TASK GOAL: In the entries below, find the lines that contain the word "collection" and copy them.
►
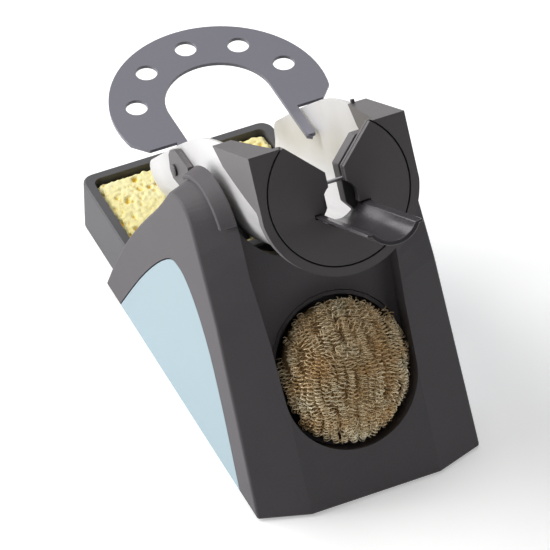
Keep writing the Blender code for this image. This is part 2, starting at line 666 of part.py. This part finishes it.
def build_tip_rack():
    cy = RACK_CENTRE_Y
    outer_start = -math.degrees(math.asin((cy - 46.5 * MM) / RACK_OUTER))
    half = ([(RACK_INNER, 24 * MM), (22.2 * MM, 22.6 * MM), (24.4 * MM, 26 * MM),
             (24.4 * MM, RACK_FRONT), (35.0 * MM, RACK_FRONT)]
            + arc(0, cy, RACK_OUTER, outer_start, 90, 26))
    outer = half + [(-x, y) for x, y in reversed(half[:-1])]
    inner = arc(0, cy, RACK_INNER, 180, 0, 32)
    holes = []
    for i in range(-2, 3):
        angle = math.radians(90 - i * RACK_STEP)
        holes.append(circle(RACK_HOLES_R * math.cos(angle),
                            cy + RACK_HOLES_R * math.sin(angle), RACK_HOLE, 24))
    rack = slab("tip_rack", [outer + inner] + holes, RACK_TOP - RACK_T, RACK_TOP,
                PLAN, DARK_STEEL)
    pieces = []
    for side in (-1, 1):
        name = side_name(side)
        stop = [(side * x, y) for x, y in rounded_box(*RACK_STOP, 0.6 * MM, 2)]
        boolean(rack, slab(f"rack_stop_{name}", [stop], RACK_TOP - RACK_T / 2,
                           RACK_TOP + RACK_STOP_RISE, PLAN, None, CUTTERS), "UNION")
        low = SHELL_HALF + GAP
        high = SHELL_HALF + 2.6 * MM
        shape = [((x - CLIP_BACK / MM) * MM, side * (y - CLIP_UP / MM) * MM)
                 for x, y in ((94.1, 9.1), (91.5, 11.0), (85.5, 11.8), (75.6, 6.4),
                              (76.2, 2.4), (79.5, -1.0), (88.6, -2.9), (95.0, -0.2),
                              (96.3, 3.1))]
        clip = slab(f"rack_clip_{name}", [shape, circle(0, 0, 1.5 * MM, 16)], low, high,
                    clip_frame(side), HOLDER_PLASTIC)
        rivet = turned(f"clip_rivet_{name}",
                       [(0, high + 1.3 * MM), (1.6 * MM, high + 1.2 * MM),
                        (2.3 * MM, high + 0.8 * MM), (2.3 * MM, high + GAP),
                        (1.2 * MM, high + GAP), (1.2 * MM, 24.9 * MM), (0, 24.9 * MM)],
                       clip_frame(side), 20, HOLDER_PLASTIC)
        pieces += [clip, rivet]
    return rack, pieces


# ---- assembly -----------------------------------------------------------------------
def pivot(name, place, children):
    """An empty on a joint's axis, which carries the pieces that move with it."""
    empty = bpy.data.objects.new(name, None)
    empty.empty_display_size = 0.01
    PARTS.objects.link(empty)
    empty.matrix_world = WORLD @ Matrix.Translation(place)
    for child in children:
        world = child.matrix_world.copy()
        child.parent = empty
        child.matrix_parent_inverse = empty.matrix_world.inverted()
        child.matrix_world = world
    return empty


build_base()
build_cleaners()
fixed, loose = build_holder()
tip_rack, clips = build_tip_rack()
insert_slide = pivot("insert_slide", PLATE_ORIGIN, loose)
rack_slide = pivot("rack_slide", (0, RACK_CENTRE_Y, RACK_TOP), [tip_rack])
pivot("tilt_axis", (0, *TILT_AXIS), fixed + clips + [insert_slide, rack_slide])
pivot("tray_slide", (0, TRAY_REAR, 0), [bpy.data.objects["sponge_tray"],
                                        bpy.data.objects["sponge"]])

for part in PARTS.objects:
    if part.type == "MESH":
        part.data.shade_smooth()
        part.data.set_sharp_from_angle(angle=math.radians(35))
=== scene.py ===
"""Looks of the soldering iron stand: materials, brass wool, sponge, light and camera."""

import json
import math
import random

import bmesh
import bpy
import numpy as np
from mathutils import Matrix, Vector, noise


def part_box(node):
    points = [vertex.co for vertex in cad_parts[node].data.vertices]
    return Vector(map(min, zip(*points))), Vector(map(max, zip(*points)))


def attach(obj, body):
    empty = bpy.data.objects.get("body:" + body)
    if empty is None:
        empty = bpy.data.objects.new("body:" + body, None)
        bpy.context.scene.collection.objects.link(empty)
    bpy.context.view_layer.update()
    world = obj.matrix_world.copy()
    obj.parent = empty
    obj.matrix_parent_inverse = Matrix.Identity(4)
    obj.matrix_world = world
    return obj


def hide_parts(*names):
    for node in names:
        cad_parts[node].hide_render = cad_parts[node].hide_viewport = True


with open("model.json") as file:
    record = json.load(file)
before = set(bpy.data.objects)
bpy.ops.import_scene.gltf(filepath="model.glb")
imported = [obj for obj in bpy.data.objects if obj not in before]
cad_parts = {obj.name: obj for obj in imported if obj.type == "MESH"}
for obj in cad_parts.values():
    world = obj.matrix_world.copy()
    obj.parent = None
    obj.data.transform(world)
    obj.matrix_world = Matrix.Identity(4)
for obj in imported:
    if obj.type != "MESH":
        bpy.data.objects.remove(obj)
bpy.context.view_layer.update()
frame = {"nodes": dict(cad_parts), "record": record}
MM = 0.001
RECORD = frame["record"]
COLOURS = {m["slot"]: m["base_color"] for m in RECORD["materials"]}
SLOT_OF = {s["node"]: s["material_slot"] for s in RECORD["subparts"]}
BODY_OF = {n: b for b, nodes in RECORD["behaviour"]["bodies"].items() for n in nodes}

# ---- camera -------------------------------------------------------------------------
CAMERA_TARGET = Vector((-3.54, -3.0, 42.19)) * MM
CAMERA_DISTANCE = 1905.65 * MM
CAMERA_AZIMUTH = 24.90         # degrees from the front towards the stand's left
CAMERA_ELEVATION = 43.46
CAMERA_LENS = 338.98


def make_camera():
    """The photo's own viewpoint, from a long way off."""
    azimuth = math.radians(CAMERA_AZIMUTH)
    elevation = math.radians(CAMERA_ELEVATION)
    back = Vector((-math.sin(azimuth) * math.cos(elevation),
                   -math.cos(azimuth) * math.cos(elevation), math.sin(elevation)))
    data = bpy.data.cameras.new("camera")
    data.lens = CAMERA_LENS
    data.sensor_width = 36.0
    data.clip_start = 0.1
    data.clip_end = 20.0
    camera = bpy.data.objects.new("camera", data)
    bpy.context.scene.collection.objects.link(camera)
    camera.location = CAMERA_TARGET + back * CAMERA_DISTANCE
    camera.rotation_euler = (-back).to_track_quat("-Z", "Y").to_euler()
    bpy.context.scene.camera = camera


# ---- studio -------------------------------------------------------------------------
LIGHT_LEVEL = 0.45             # scales every lamp together
WORLD_LEVEL = 0.12             # light from all round
FLOOR_HALF = 2.5               # half its side, in metres
FLOOR_STEPS = 24
FLOOR_GLOW = 0.34              # even glow of the paper, which keeps it near white
FLOOR_DROP = 0.2 * MM          # the floor lies this far below the feet


def area_light(name, place, aim, size, power):
    """A soft panel of light at a place, turned to its aim, both in metres."""
    data = bpy.data.lights.new(name, "AREA")
    data.shape = "RECTANGLE"
    data.size, data.size_y = size
    data.energy = power * LIGHT_LEVEL
    light = bpy.data.objects.new(name, data)
    bpy.context.scene.collection.objects.link(light)
    light.location = place
    light.rotation_euler = (Vector(aim) - Vector(place)).to_track_quat("-Z", "Y").to_euler()


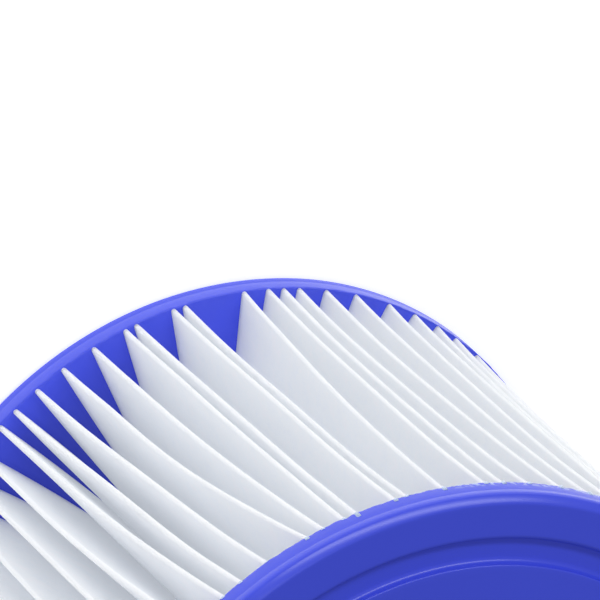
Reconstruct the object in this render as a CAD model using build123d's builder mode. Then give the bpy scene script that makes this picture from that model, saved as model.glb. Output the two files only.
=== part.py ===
"""Pleated filter cartridge for a pool or spa pump: two cast end caps, a pleated media strip and a core tube.

The origin is the centre of the lower end face, +Z runs along the cartridge's axis, and lengths are in millimetres.
"""

import os
from math import cos, radians, sin

from build123d import *

# Driving dimensions
height = 80.0  # over both end faces
cap_radius = 53.0
cap_depth = 4.8  # each end cap, from its end face to the face that the pleats leave
embed_depth = 2.8  # how far the pleats and the core stand in each cap
hole_radius = 22.5  # of the water passage through each cap

# End cap face, from the rim inwards
rim_round = 1.4
channel_outer_radius = 46.6
channel_inner_radius = 43.0
channel_depth = 1.2
platform_drop = 0.1  # how much lower the middle of the face lies than the rim's land
land_round = 0.75
channel_outer_round = 0.35
channel_inner_round = 0.8
platform_round = 0.25
hole_round = 0.8

# Core tube
core_outer_radius = 26.4
core_inner_radius = 24.4
windows_round = 12
window_rows = 6
window_width = 8.2
window_height = 8.0

# Pleated media
strip_thickness = 0.5
fold_width = 0.7  # between the middles of the two layers at a fold
tip_radius = 52.3  # to the middle of the strip
root_radius = 27.6
seam_angle = 97.1  # of the pleat where the strip's two ends meet, at the lower cap
upper_turn = -7.9  # how far that pleat leans round by the upper cap
root_turn = -4.5  # the same for the folds along the core
# The gaps between neighbouring pleat tips over a quarter turn, in degrees, at each cap.
lower_gaps = [3.4, 4.6, 5.2, 5.7, 5.7, 1.9, 6.4, 1.9, 10.0, 4.1, 2.6, 2.7, 4.7, 5.4, 6.3, 5.1, 4.9, 4.2, 5.2]
upper_gaps = [3.2, 4.6, 6.7, 2.7, 3.3, 2.0, 6.1, 1.8, 5.7, 6.6, 2.8, 4.2, 5.3, 4.9, 5.6, 6.0, 6.2, 6.1, 6.2]
quarter_shifts = [12, 0, 0, 8]  # where each quarter turn starts in those lists
bead_share = 0.25  # how much of the pleat's depth is glued at the seam, from the tip inwards

os.makedirs("parts", exist_ok=True)


def tip_angles(first, gaps):
    """The angle of every pleat tip, going round clockwise from the seam, and the seam again at the end."""
    quarter = sum(gaps)
    angles = [first]
    for shift in quarter_shifts:
        for gap in gaps[shift:] + gaps[:shift]:
            angles.append(angles[-1] - gap * 90 / quarter)
    return angles


def polar(radius, angle, across):
    """A point at that radius and angle, moved clockwise by across."""
    a = radians(angle)
    return Vector(radius * cos(a) + across * sin(a), radius * sin(a) - across * cos(a))


def strip_line(first, gaps, root_first):
    """The middle line of the folded strip, from one end at the seam to the other."""
    tips = tip_angles(first, gaps)
    count = len(tips) - 1
    half = fold_width / 2
    points = [polar(tip_radius, tips[0], half)]
    for i in range(count):
        root = root_first - (i + 0.5) * 360 / count
        points += [polar(root_radius, root, -half), polar(root_radius, root, half)]
        points.append(polar(tip_radius, tips[i + 1], -half))
        if i < count - 1:
            points.append(polar(tip_radius, tips[i + 1], half))
    return points


def offset_line(points, distance):
    """The line moved sideways by distance, to its left, with its corners mitred."""
    moved = []
    for i, point in enumerate(points):
        before = (point - points[i - 1]).normalized() if i else None
        after = (points[i + 1] - point).normalized() if i < len(points) - 1 else None
        one = before or after
        other = after or before
        left = Vector(-one.Y, one.X) + Vector(-other.Y, other.X)
        left = left.normalized()
        moved.append(point + left * (distance / left.dot(Vector(-one.Y, one.X))))
    return moved


def strip_sides(line):
    """The strip's two faces in section, as two rows of points."""
    return offset_line(line, strip_thickness / 2), offset_line(line, -strip_thickness / 2)


def along(start, end, share):
    """The point that share of the way from start to end."""
    return start + (end - start) * share


lower_line = strip_line(seam_angle, lower_gaps, seam_angle)
upper_line = strip_line(seam_angle + upper_turn, upper_gaps, seam_angle + root_turn)
lower_left, lower_right = strip_sides(lower_line)
upper_left, upper_right = strip_sides(upper_line)
lower_outline = lower_left + lower_right[::-1]
upper_outline = upper_left + upper_right[::-1]
lower_embed = cap_depth - embed_depth
upper_embed = height - lower_embed
pleat_start = cap_depth
pleat_end = height - cap_depth

# The strip stands straight in each cap, and leans from one cap's spacing to the other's between them.
with BuildPart() as pleated_media:
    for level, outline in (
        (lower_embed, lower_outline),
        (pleat_start, lower_outline),
        (pleat_end, upper_outline),
        (upper_embed, upper_outline),
    ):
        with BuildSketch(Plane.XY.offset(level)):
            with BuildLine():
                Polyline(outline, close=True)
            make_face()
    loft(ruled=True)


def bead_outline(left, right):
    """The adhesive between the strip's two ends: a thin wedge that shares their facing sides."""
    near_end, far_end = right[0], right[-1]
    return [near_end, along(near_end, right[1], bead_share), along(far_end, right[-2], bead_share), far_end]


with BuildPart() as seam_bead:
    for level, left, right in (
        (pleat_start, lower_left, lower_right),
        (pleat_end, upper_left, upper_right),
    ):
        with BuildSketch(Plane.XY.offset(level)):
            with BuildLine():
                Polyline(bead_outline(left, right), close=True)
            make_face()
    loft(ruled=True)

core_bottom = lower_embed
core_length = height - 2 * core_bottom
row_pitch = (pleat_end - pleat_start) / window_rows

with BuildPart() as core_tube:
    with BuildSketch(Plane.XY.offset(core_bottom)):
        Circle(core_outer_radius)
        Circle(core_inner_radius, mode=Mode.SUBTRACT)
    extrude(amount=core_length)
    # One cut goes through both walls, so half a turn of cuts makes the full ring of windows.
    for column in range(windows_round // 2):
        plane = Plane.XZ.rotated((0, 0, column * 360 / windows_round))
        with BuildSketch(plane):
            for row in range(window_rows):
                with Locations((0, pleat_start + (row + 0.5) * row_pitch)):
                    RectangleRounded(window_width, window_height, 1.5)
        extrude(amount=core_outer_radius + 1, both=True, mode=Mode.SUBTRACT)

# The lower cap's section, from the hole outwards along the end face and back along the inner face.
hole_edge = (hole_radius, platform_drop)
platform_edge = (channel_inner_radius, platform_drop)
channel_inner = (channel_inner_radius, channel_depth)
channel_outer = (channel_outer_radius, channel_depth)
land_edge = (channel_outer_radius, 0)
rim_edge = (cap_radius, 0)
cap_section = [
    (hole_radius, cap_depth),
    hole_edge,
    platform_edge,
    channel_inner,
    channel_outer,
    land_edge,
    rim_edge,
    (cap_radius, cap_depth),
]
cap_rounds = [
    (hole_edge, hole_round),
    (platform_edge, platform_round),
    (channel_inner, channel_inner_round),
    (channel_outer, channel_outer_round),
    (land_edge, land_round),
    (rim_edge, rim_round),
]

with BuildPart() as cap_blank:
    with BuildSketch(Plane.XZ) as section:
        with BuildLine():
            Polyline(cap_section, close=True)
        make_face()
        for corner, radius in cap_rounds:
            fillet(section.vertices().sort_by_distance(Vector(*corner))[0], radius)
    revolve(axis=Axis.Z)
    with BuildSketch(Plane.XY.offset(lower_embed)):
        Circle(core_outer_radius)
        Circle(core_inner_radius, mode=Mode.SUBTRACT)
    extrude(amount=embed_depth, mode=Mode.SUBTRACT)

# Each cap is cast round the pleats, so it has a slot of their exact shape.
with BuildPart() as bottom_end_cap:
    add(cap_blank.part)
    with BuildSketch(Plane.XY.offset(lower_embed)):
        with BuildLine():
            Polyline(lower_outline, close=True)
        make_face()
    extrude(amount=embed_depth, mode=Mode.SUBTRACT)

with BuildPart() as top_end_cap:
    add(cap_blank.part.mirror(Plane.XY.offset(height / 2)))
    with BuildSketch(Plane.XY.offset(pleat_end)):
        with BuildLine():
            Polyline(upper_outline, close=True)
        make_face()
    extrude(amount=embed_depth, mode=Mode.SUBTRACT)

for name, piece in (
    ("pleated_media", pleated_media),
    ("seam_bead", seam_bead),
    ("core_tube", core_tube),
    ("bottom_end_cap", bottom_end_cap),
    ("top_end_cap", top_end_cap),
):
    piece.part.label = name
    export_step(piece.part, f"parts/{name}.step")
    print(name, "volume", round(piece.part.volume), "solids", len(piece.part.solids()))
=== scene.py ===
from math import cos, pi, radians, sin

import bpy
import numpy as np
from mathutils import Matrix, Vector


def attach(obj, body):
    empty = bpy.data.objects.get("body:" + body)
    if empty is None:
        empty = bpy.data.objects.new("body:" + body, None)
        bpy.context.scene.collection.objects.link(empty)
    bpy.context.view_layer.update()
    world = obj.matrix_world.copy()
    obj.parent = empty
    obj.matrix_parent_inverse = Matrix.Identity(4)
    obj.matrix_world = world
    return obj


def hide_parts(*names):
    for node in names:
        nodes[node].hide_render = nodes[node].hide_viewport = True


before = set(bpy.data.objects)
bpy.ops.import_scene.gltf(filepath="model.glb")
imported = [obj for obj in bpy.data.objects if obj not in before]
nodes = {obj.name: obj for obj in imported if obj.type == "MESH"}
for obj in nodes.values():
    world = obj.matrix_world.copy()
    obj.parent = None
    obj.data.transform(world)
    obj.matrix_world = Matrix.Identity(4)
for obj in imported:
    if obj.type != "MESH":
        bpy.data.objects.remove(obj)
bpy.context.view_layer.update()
MM = 0.001

# Sizes as in the cartridge's CAD, in millimetres and degrees.
HEIGHT = 80.0
CAP_DEPTH = 4.8
EMBED = 2.8
HOLE_RADIUS = 22.5
TIP_RADIUS = 52.3
ROOT_RADIUS = 27.6
SEAM_HALF = 0.35
SEAM_ANGLE = 97.1
UPPER_TURN = -7.9
ROOT_TURN = -4.5

# The cloth as it is here, finer and less even than in CAD.
FOLD_WIDTH = 0.34
THICKNESS = 0.45
TIP_INSET = 0.5
TIP_FLARE = 0.85
TIP_POKE = 0.28
CAST_INSET = 0.6
TIP_DRIFT = 0.22
CAP_SEGMENTS = 960

# A quarter turn of pleats, in degrees: the gaps between tips at each cap, and each tip's bow between them.
LOWER_GAPS = [3.4, 4.6, 5.2, 5.7, 5.7, 1.9, 6.4, 1.9, 10.0, 4.1]
LOWER_GAPS += [2.6, 2.7, 4.7, 5.4, 6.3, 5.1, 4.9, 4.2, 5.2]
UPPER_GAPS = [3.2, 4.6, 6.7, 2.7, 3.3, 2.0, 6.1, 1.8, 5.7, 6.6]
UPPER_GAPS += [2.8, 4.2, 5.3, 4.9, 5.6, 6.0, 6.2, 6.1, 6.2]
BOWS = [1.1, 0.8, 0.8, 1.8, 0.6, 0, -0.4, 0.2, 0, 0.4]
BOWS += [0, 0, 0.2, 0.2, -0.3, 0.4, 0.6, 0.8, 1.0]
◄
ANSWER TO THE EXERCISE:
        bpy.context.scene.collection.objects.link(empty)
    bpy.context.scene.collection.objects.link(camera)
    bpy.context.scene.collection.objects.link(light)
        bpy.context.scene.collection.objects.link(empty)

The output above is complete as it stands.